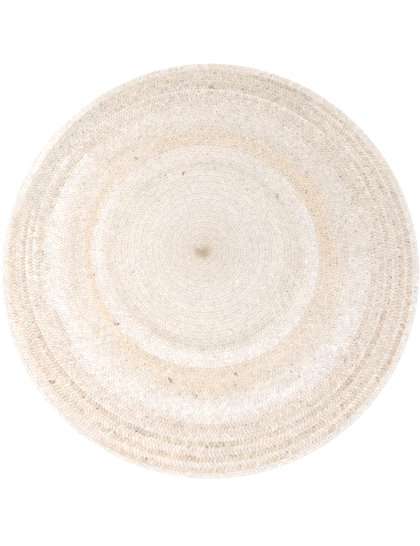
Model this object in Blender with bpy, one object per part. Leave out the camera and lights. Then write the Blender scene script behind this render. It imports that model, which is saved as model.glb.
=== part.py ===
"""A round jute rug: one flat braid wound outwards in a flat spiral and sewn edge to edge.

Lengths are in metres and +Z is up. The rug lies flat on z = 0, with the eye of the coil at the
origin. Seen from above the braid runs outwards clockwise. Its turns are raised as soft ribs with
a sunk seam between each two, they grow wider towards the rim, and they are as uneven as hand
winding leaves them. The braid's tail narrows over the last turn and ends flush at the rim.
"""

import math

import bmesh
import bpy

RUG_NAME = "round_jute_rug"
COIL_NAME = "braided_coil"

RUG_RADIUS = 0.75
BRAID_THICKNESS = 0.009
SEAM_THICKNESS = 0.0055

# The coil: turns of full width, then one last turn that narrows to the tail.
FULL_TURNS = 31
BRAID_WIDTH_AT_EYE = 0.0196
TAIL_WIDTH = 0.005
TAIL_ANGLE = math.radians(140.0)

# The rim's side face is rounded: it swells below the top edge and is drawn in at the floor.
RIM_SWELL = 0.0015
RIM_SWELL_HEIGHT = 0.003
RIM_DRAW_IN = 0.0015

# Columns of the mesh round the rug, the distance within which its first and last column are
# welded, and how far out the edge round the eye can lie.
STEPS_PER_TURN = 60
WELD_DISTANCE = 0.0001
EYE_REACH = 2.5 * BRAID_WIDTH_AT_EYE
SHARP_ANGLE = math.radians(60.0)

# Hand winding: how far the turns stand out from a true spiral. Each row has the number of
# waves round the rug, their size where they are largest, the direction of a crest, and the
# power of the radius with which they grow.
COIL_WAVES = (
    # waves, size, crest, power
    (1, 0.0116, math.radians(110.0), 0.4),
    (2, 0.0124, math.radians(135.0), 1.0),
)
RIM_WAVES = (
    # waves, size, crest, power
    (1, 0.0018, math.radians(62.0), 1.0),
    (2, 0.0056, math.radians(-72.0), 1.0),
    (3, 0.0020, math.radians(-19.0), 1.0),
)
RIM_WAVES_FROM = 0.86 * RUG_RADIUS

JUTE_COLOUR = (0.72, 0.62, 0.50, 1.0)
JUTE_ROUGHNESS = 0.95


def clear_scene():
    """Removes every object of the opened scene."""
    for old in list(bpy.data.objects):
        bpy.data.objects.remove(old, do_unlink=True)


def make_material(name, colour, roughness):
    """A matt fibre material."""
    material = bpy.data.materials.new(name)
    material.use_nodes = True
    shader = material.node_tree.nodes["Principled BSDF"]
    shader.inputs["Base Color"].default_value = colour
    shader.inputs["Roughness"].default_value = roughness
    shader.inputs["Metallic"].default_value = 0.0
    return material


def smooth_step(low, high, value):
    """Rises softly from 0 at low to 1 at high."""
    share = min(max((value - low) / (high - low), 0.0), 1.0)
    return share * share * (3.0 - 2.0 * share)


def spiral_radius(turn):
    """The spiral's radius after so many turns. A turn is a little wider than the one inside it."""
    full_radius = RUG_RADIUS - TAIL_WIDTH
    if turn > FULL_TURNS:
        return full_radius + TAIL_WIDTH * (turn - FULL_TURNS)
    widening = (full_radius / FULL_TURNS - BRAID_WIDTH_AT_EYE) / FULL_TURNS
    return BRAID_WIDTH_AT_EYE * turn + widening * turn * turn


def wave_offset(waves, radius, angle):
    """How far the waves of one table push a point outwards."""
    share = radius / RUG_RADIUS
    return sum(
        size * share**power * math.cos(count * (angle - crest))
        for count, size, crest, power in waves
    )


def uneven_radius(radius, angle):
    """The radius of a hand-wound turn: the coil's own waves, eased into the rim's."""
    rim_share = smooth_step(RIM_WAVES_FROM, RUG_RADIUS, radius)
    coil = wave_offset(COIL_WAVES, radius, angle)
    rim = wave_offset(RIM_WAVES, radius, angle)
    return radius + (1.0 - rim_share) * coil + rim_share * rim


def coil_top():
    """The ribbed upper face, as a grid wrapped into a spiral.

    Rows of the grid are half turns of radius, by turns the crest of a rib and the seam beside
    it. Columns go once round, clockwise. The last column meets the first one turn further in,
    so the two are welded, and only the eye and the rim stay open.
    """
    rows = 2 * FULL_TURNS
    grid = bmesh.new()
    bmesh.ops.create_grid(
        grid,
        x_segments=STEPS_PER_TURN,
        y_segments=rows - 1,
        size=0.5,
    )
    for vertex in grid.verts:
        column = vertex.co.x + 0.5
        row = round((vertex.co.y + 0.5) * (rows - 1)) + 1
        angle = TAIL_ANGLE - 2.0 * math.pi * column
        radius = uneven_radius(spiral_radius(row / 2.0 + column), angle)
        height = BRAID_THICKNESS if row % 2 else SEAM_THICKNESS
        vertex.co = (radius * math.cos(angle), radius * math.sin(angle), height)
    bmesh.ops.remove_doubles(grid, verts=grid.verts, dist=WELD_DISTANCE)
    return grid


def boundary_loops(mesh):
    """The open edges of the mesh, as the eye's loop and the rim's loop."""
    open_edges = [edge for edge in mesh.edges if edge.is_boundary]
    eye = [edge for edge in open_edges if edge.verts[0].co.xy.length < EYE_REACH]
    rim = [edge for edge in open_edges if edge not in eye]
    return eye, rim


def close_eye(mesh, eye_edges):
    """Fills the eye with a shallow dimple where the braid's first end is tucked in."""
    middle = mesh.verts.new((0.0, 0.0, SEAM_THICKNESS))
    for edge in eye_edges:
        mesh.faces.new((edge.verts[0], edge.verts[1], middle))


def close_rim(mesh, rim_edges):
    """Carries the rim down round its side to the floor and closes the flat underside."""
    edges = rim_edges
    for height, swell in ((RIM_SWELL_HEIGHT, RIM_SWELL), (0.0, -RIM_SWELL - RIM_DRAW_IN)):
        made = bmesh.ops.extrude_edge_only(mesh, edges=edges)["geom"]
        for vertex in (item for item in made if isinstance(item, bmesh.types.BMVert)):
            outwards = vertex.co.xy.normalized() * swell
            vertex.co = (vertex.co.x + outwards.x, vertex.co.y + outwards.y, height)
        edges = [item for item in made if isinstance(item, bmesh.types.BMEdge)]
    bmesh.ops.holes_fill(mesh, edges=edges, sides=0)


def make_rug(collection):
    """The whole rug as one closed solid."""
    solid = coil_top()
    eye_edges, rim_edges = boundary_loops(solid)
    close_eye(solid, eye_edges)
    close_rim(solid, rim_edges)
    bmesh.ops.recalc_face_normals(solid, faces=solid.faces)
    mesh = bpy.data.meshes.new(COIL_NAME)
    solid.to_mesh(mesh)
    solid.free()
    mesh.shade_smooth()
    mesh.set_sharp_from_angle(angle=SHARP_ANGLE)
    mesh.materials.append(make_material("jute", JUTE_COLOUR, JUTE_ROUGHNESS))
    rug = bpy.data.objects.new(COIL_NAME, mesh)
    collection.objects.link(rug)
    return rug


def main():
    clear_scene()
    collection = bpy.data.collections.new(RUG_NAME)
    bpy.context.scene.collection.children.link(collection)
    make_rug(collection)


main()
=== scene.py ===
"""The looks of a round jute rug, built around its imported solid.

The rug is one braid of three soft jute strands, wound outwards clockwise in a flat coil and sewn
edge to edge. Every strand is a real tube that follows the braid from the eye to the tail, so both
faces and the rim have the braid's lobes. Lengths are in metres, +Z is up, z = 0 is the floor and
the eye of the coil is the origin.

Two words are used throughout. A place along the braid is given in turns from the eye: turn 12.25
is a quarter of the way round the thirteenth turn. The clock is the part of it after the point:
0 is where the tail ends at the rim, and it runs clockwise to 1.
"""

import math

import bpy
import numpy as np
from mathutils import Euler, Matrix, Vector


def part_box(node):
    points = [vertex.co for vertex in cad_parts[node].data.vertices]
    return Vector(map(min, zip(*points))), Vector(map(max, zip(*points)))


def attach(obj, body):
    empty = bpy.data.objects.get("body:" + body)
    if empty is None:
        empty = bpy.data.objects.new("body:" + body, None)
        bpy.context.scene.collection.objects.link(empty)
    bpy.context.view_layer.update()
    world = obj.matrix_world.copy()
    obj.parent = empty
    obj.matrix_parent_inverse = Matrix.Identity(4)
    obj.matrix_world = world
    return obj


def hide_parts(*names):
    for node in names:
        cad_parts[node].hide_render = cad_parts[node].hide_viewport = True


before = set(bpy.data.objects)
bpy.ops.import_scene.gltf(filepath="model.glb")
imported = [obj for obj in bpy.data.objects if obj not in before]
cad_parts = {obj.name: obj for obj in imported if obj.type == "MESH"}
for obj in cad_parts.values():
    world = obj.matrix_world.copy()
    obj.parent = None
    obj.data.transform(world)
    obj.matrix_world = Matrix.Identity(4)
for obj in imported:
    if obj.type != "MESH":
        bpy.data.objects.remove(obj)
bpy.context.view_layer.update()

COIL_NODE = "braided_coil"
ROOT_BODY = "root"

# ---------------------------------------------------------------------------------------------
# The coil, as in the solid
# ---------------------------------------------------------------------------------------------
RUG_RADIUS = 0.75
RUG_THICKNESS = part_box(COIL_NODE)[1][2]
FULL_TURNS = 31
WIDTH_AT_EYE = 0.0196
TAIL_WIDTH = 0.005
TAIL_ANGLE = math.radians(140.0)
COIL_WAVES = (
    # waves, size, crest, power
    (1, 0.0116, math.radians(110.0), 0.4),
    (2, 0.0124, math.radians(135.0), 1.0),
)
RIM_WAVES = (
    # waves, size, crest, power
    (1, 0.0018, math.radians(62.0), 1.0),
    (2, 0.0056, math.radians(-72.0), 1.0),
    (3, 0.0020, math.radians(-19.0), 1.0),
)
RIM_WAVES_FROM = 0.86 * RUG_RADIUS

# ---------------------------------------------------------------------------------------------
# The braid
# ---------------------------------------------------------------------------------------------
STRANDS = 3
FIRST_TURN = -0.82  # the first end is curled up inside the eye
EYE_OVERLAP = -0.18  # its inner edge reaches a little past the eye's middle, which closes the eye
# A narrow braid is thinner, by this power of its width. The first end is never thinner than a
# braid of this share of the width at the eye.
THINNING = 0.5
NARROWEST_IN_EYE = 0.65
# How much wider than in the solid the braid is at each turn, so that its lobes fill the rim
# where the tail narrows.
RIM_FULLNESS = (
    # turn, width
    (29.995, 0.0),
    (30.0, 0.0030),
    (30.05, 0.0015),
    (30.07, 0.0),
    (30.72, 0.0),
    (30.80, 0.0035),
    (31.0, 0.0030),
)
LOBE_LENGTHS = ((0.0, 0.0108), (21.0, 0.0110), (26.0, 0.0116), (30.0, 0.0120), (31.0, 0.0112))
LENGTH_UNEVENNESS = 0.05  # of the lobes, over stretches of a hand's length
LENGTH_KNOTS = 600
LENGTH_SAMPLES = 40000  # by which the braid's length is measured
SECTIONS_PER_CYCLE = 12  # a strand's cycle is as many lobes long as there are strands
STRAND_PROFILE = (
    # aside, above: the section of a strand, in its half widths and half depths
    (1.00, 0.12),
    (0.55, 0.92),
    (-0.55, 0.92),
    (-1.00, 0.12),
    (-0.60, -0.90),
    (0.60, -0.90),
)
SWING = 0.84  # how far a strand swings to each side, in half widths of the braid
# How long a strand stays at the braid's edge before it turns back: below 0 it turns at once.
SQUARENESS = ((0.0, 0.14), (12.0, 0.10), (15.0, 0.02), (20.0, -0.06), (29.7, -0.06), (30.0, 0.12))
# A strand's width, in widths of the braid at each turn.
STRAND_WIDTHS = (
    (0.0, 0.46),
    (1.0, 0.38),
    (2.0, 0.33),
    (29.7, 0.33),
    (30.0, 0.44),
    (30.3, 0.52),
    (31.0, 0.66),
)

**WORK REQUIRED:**
Take the listing above and repeat exactly the lines from the one containing "collection = bpy.data.collections.new(RUG_NAME)" through the one containing "obj.data.transform(world)", both included.

**ANSWER FOR THE TASK:**
    collection = bpy.data.collections.new(RUG_NAME)
    bpy.context.scene.collection.children.link(collection)
    make_rug(collection)


main()
=== scene.py ===
"""The looks of a round jute rug, built around its imported solid.

The rug is one braid of three soft jute strands, wound outwards clockwise in a flat coil and sewn
edge to edge. Every strand is a real tube that follows the braid from the eye to the tail, so both
faces and the rim have the braid's lobes. Lengths are in metres, +Z is up, z = 0 is the floor and
the eye of the coil is the origin.

Two words are used throughout. A place along the braid is given in turns from the eye: turn 12.25
is a quarter of the way round the thirteenth turn. The clock is the part of it after the point:
0 is where the tail ends at the rim, and it runs clockwise to 1.
"""

import math

import bpy
import numpy as np
from mathutils import Euler, Matrix, Vector


def part_box(node):
    points = [vertex.co for vertex in cad_parts[node].data.vertices]
    return Vector(map(min, zip(*points))), Vector(map(max, zip(*points)))


def attach(obj, body):
    empty = bpy.data.objects.get("body:" + body)
    if empty is None:
        empty = bpy.data.objects.new("body:" + body, None)
        bpy.context.scene.collection.objects.link(empty)
    bpy.context.view_layer.update()
    world = obj.matrix_world.copy()
    obj.parent = empty
    obj.matrix_parent_inverse = Matrix.Identity(4)
    obj.matrix_world = world
    return obj


def hide_parts(*names):
    for node in names:
        cad_parts[node].hide_render = cad_parts[node].hide_viewport = True


before = set(bpy.data.objects)
bpy.ops.import_scene.gltf(filepath="model.glb")
imported = [obj for obj in bpy.data.objects if obj not in before]
cad_parts = {obj.name: obj for obj in imported if obj.type == "MESH"}
for obj in cad_parts.values():
    world = obj.matrix_world.copy()
    obj.parent = None
    obj.data.transform(world)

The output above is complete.